Therefore, the axial length of the crankshaft 120 can be further
reduced; the compressing mechanism section 101 and the motor 23 can
be disposed between the two shaft support portions 122 and 123 with
which the crankshaft 24 is rotatably engaged, and the balance
weights for eliminating the eccentric unbalance can be disposed on
the side of the compressing mechanism section 101 opposite from the
motor and between the compressing mechanism section 101 and the
motor 23, respectively, thereby further reducing the deformation of
the crankshaft 120 during operation at a high speed. Thus, it is
possible to provide an increase in reliability during operation at
the high speed and to reduce a loss of sliding of the bearing due
to the deformation of the crankshaft, leading to an increase in
energy efficiency.
[0058] In addition, the outside diameter of the balance weight 134
disposed between the compressing mechanism section 101 and the
motor 23 can be set to be smaller than the inside diameter of the
stator 21, leading to an enhanced assemblability. Therefore, it is
possible to rationalize the load on the shaft support portions and
to further reduce the deformation of the crankshaft caused by the
remarkable eccentric unbalance during operation at the high speed,
thereby realizing the rotary compressor capable of being operated
at the high speed and having a high-energy efficiency.
[0059] A displacement type compressor according to a fourth
embodiment of the present invention will now be described in detail
with reference to FIG. 8. FIG. 8 shows the entire structure of a
rotary compressor.
[0060] For a shaft support portion for a crankshaft 120, a shaft
support portion 140 is provided on a second end plate 104. A thrust
bearing 141 and a thrust bearing 131 for supporting an axial force
of the crankshaft 120 are formed on the side of the eccentric pin
portion 120c of the crankshaft 120 closer to the motor and at the
first end plate 103, respectively, but both of the thrust bearings
may be formed at opposite ends of the eccentric pin portion 120c of
the crankshaft, and in the latter case, it is possible to provide a
further simplification.
[0061] A displacement type compressor according to a fifth
embodiment of the present invention will now be described in detail
with reference to FIG. 9. FIG. 9 shows the entire structure of a
rotary compressor.
[0062] This displacement type compressor has a feature in that a
compressing mechanism section 154 is disposed in a lower portion of
a closed container 112 and balance weights 150 and 151 are disposed
at opposite ends of a rotor 22. The balance weights 150 and 151
need not be engaged directly with the rotor 22, and may be disposed
on a crankshaft.
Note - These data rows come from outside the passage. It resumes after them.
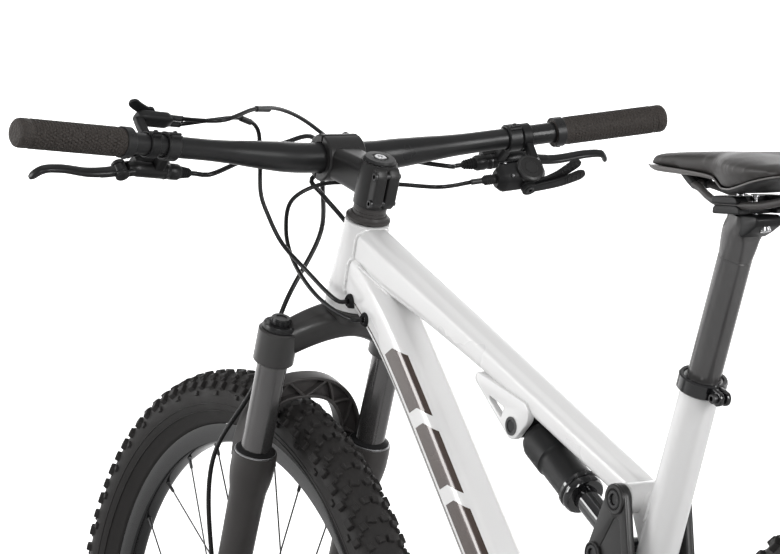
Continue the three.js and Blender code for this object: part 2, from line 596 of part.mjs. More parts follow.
function headsetCover() {
  const start = headTop + seatGap;
  const bore = holeFor(headset.steererRadius, largeSides);
  const spacerTop = stemSize.bottom - seatGap - start;
  return revolve([[bore, 0], [frame.headTopRadius, 0], [frame.headTopRadius, headset.lipHeight],
    [headset.lipRadius, headset.lipHeight], [headset.coverTopRadius, headset.coverHeight],
    [headset.spacerRadius, headset.coverHeight], [headset.spacerRadius, spacerTop], [bore, spacerTop], [bore, 0]],
  steer(start, 0, 0), steerUp, largeSides);
}
add('headset_cover', headsetCover(), mattBlack);

const barAxis = (half) => [steer(stemHeight, stemReach, -half), steer(stemHeight, stemReach, half)];

function stemBlank() {
  const middle = (stemSize.bottom + stemSize.top) / 2;
  const arm = sweep([steer(middle, stemSize.armStart, 0), steer(lerp(middle, stemHeight, 1 / 2), stemReach / 2, 0),
    steer(stemHeight, stemReach - stemSize.armNose, 0)], (share) => oval(
    lerp(stemSize.armHalfWidth, stemSize.halfWidth, share ** 2), lerp(stemSize.armHalfHeight + overrun,
      stemSize.armHalfHeight - overrun, share), middleSides, 4));
  const clamp = disc(stemSize.clampRadius, steer(stemSize.bottom, 0, 0), steer(stemSize.top, 0, 0), largeSides);
  const bolts = [stemSize.bottom + stemSize.boltInset, stemSize.top - stemSize.boltInset].map((up) =>
    disc(stemSize.boltRadius, steer(up, -stemSize.boltBack, -stemSize.boltHalf),
      steer(up, -stemSize.boltBack, stemSize.boltHalf), smallSides));
  return [arm, clamp, disc(stemSize.barClampRadius, ...barAxis(stemSize.halfWidth), middleSides), ...bolts];
}

const slab = (fromAhead, toAhead, halfWide, low, high) => sweep([steer(low, fromAhead, 0), steer(low, toAhead, 0)],
  () => [[-halfWide, 0], [halfWide, 0], [halfWide, high - low], [-halfWide, high - low]]);

function stemBody() {
  const reach = stemReach + stemSize.barClampRadius + overrun;
  const wide = stemSize.halfWidth + overrun;
  const front = slab(stemReach + stemSize.splitAhead, reach, wide, stemHeight - stemSize.barClampRadius - overrun,
    stemHeight + stemSize.barClampRadius + overrun);
  const slot = slab(-headset.steererRadius, -stemSize.boltBack - stemSize.boltRadius - overrun,
    stemSize.slotHalf, stemSize.bottom - overrun, stemSize.top + overrun);
  return cut(join(...stemBlank()), front, slot, disc(holeFor(headset.steererRadius, largeSides),
    steer(stemSize.bottom - overrun, 0, 0), steer(stemSize.top + overrun, 0, 0), largeSides),
  disc(holeFor(barRadius, middleSides), ...barAxis(wide), middleSides));
}
add('stem', stemBody(), blackAlloy);

function faceplate() {
  const wide = stemSize.halfWidth + overrun;
  const rear = slab(0, stemReach + stemSize.splitAhead + stemSize.splitGap, wide,
    stemHeight - stemSize.plateDepth, stemHeight + stemSize.plateDepth);
  const shell = cut(disc(stemSize.barClampRadius, ...barAxis(stemSize.halfWidth), middleSides),
    disc(holeFor(barRadius, middleSides), ...barAxis(wide), middleSides), rear);
  const bolts = [-1, 1].flatMap((side) => [-1, 1].map((high) => {
    const from = steer(stemHeight + high * stemSize.faceBoltUp,
      stemReach + stemSize.splitAhead + stemSize.splitGap + seatGap, side * stemSize.faceBoltOut);
    return disc(stemSize.faceBoltRadius, from, from.clone().addScaledVector(steerAhead,
      stemSize.barClampRadius - stemSize.faceBoltLength), smallSides);
  }));
  return cut(join(shell, ...bolts), disc(holeFor(barRadius, middleSides), ...barAxis(wide), middleSides));
}
add('stem_faceplate', faceplate(), blackAlloy);
add('stem_top_cap', ringOf(stemSize.capRadius, stemSize.capHole, steer(stemSize.top + seatGap, 0, 0),
  steer(stemSize.top + seatGap + stemSize.capHeight, 0, 0), largeSides), silverSteel);

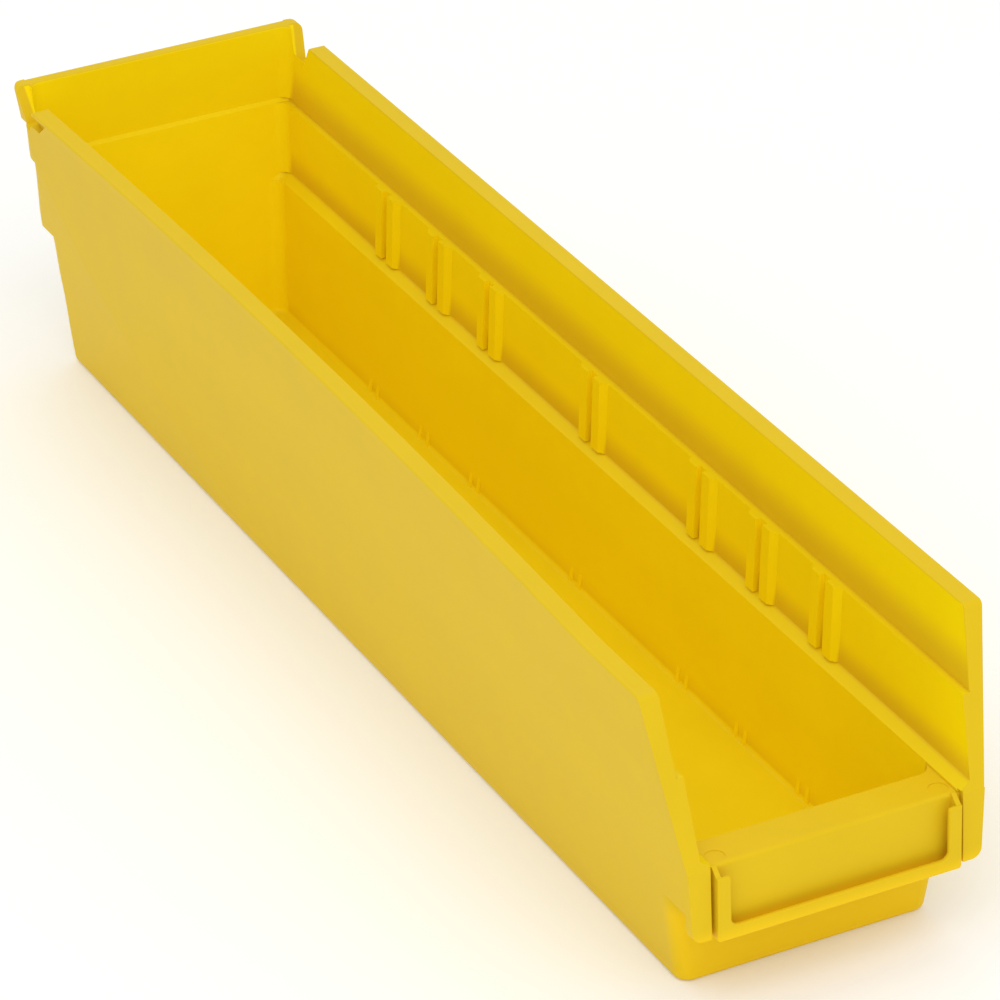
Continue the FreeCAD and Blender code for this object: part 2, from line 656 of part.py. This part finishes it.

A thrust bearing 153 and a thrust bearing 152 for
supporting an axial force of the crankshaft 120 are formed at
opposite ends of an eccentric pin portion 120c of the crankshaft
120 for the purpose of the simplification. In place of the
provision of the thrust bearing 153, a thrust load can be received
on a first end plate itself, and in this case, it is possible to
provide a further simplified structure.
[0063] As described above, a resinous film can be applied to each
of claw-type core portions formed of a magnetic powder formed with
an insulating film, thereby preventing the dropping of the powder
from the claw-type core portions formed of the magnetic powder and
constituting a stator core of a motor, thus ensuring the
reliability of the displacement type compressor.
[0064] In addition, it is not required that the stator core
comprised of the claw-type core portions formed of the magnetic
powder is fit directly to a compressor casing and hence, it is
possible to eliminate a fitting force applied to the claw-type core
portions formed of the magnetic powder and to prevent the fracture
of the claw-type core portions formed of the magnetic powder.
Further, it is possible to reduce the deformation of the compressor
casing due to the fitting and hence, it is possible to assemble
parts to be engaged with the compressor casing at a good
accuracy.
[0065] Further, the motor can be disposed in further proximity to
the compressing mechanism section and hence, it is possible to
provide a reduction in axial length of the displacement type
compressor; to ensure the coaxiality at a high accuracy between the
crank shaft support portion provided on the side of the compressing
mechanism section opposite from the motor and the stator core; and
to reduce the flexure of the crankshaft to reduce the deformation
of the crankshaft due to an eccentric unbalance during rotation at
a high speed, leading to an increase in reliability.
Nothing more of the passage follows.